La transition énergétique pourrait exercer à plus long terme une certaine influence à la baisse sur les prix. (Photo: 123RF)
Comme tous les prix, celui du pétrole brut est influencé par deux facteurs fondamentaux : l’offre et la demande. Derrière ces deux éléments se cache toutefois un large et complexe ensemble de facteurs déterminants, allant de la force de l’économie aux investissements. Survol des forces en présence.
Le prix du brut a fluctué substantiellement depuis le début de la pandémie.
D’un sommet de 63,27 $ US le 6 janvier 2020, le West Texas Intermediate, la référence nord-américaine en ce qui a trait au prix du pétrole, s’est vite effondré au début de la pandémie. Il s’est même échangé à un prix négatif durant une brève période au cours du mois d’avril, frappant le fond du baril à -36,98 $ US.
Les prix ont ensuite grimpé graduellement jusqu’en janvier dernier, où le prix du baril était d’environ 120 $ US, avant de recommencer à descendre. Le 23 novembre dernier, celui-ci s’échangeait à un peu plus de 77 $ US.
Quels facteurs sont derrière ces variations?
L’économie toute-puissante
Le premier facteur influant sur le prix du brut est peut-être la santé de l’économie mondiale, explique Jean-René Ouellet, stratège d’investissement et gestionnaire de portefeuille chez Desjardins. Celle-ci exerce une forte influence sur la demande.
« Quand il y a un ralentissement mondial, on voit généralement les prix chuter de manière significative, dit-il. À l’inverse, dans un contexte d’accélération, il faut s’attendre à avoir une demande et des prix plus élevés. »
Toujours du côté de la demande, la transition énergétique pourrait exercer à plus long terme une certaine influence à la baisse sur les prix. Pour l’instant, toutefois, ce facteur n’est pas nécessairement aussi déterminant qu’on pourrait le croire.
« Oui, on voit davantage de véhicules électriques. En Norvège, par exemple, où l’on favorise leur adoption depuis des années, on a vu la consommation d’essence baisser », note Jean-René Ouellet. Reste que ce genre de baisse n’est pas extrêmement significative, à l’échelle mondiale, dans un contexte où des régions et des pays de taille, comme le Moyen-Orient, la Chine et l’Inde, se procurent toujours plus de véhicules à essence.

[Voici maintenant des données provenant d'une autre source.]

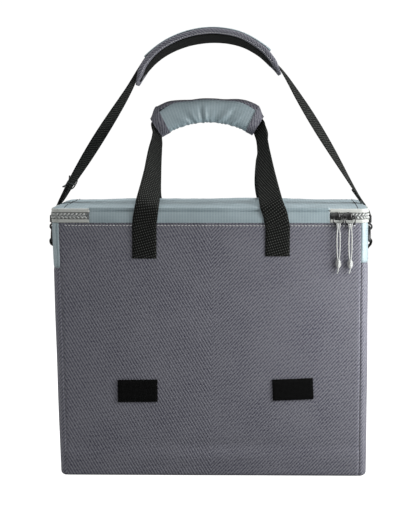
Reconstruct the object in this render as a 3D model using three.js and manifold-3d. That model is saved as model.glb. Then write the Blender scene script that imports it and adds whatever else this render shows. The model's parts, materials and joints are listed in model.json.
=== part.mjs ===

« Dans l’ensemble, on voit donc qu’il y a un nombre croissant de véhicules à essence, dit le gestionnaire. La demande reste donc robuste. »
Resserrement de l’offre
De l’autre côté de l’équation, l’offre contribue tout autant aux variations du prix du brut.
L’OPEP+, une alliance de pays exportateurs de pétrole, tient sa main bien agrippée sur le robinet. En octobre dernier, par exemple, l’organisation a décidé de réduire la production de deux millions de barils par jour à partir de novembre.
Les investissements dans le développement de projets pétroliers sont un autre facteur d’importance. Pour le moment, ceux-ci sont plutôt anémiques.
Normalement, lorsque les prix du baril sont élevés, les investisseurs sont incités à développer de nouveaux projets. Cette fois-ci, avec une pression vers la transition énergétique et l’échec de divers projets de transport, comme celui de l’oléoduc Keystone XL liant le Canada et les États-Unis, les choses sont différentes.
« Aujourd’hui, c’est le silence radio, dit Jean-René Ouellet. C’est même spectaculaire de voir à quel point l’industrie de la production a réalisé peu d’investissements. »
L’influence des réserves
À la mi-octobre, les États-Unis ont annoncé qu’ils allaient puiser 15 millions de barils supplémentaires dans leurs réserves stratégiques dans le but d’influencer à la baisse le cours de l’or noir. Mais dans un contexte où l’OPEP veut produire deux millions de barils de moins par jour, il s’agit plus ou moins d’un coup d’épée dans l’eau.
En conséquence, Travis Wood, directeur général de la recherche sur les actions pour le secteur de l’énergie, à la Banque Nationale, ne voit pas les prix retomber de manière substantielle avant un bon bout de temps.
« La demande continue de dépasser les attentes et l’hiver est à nos portes, avec ce que ça implique en matière de demande d’énergie », dit-il. Selon lui, même une récession l’an prochain ne parviendrait pas à faire fléchir les prix de manière significative.
« À un moment donné, les prix élevés devraient eux-mêmes commencer à changer les comportements, comme les habitudes de transport, et donc la demande, explique Travis Wood, selon qui l’économie mondiale continue d’utiliser trop de pétrole.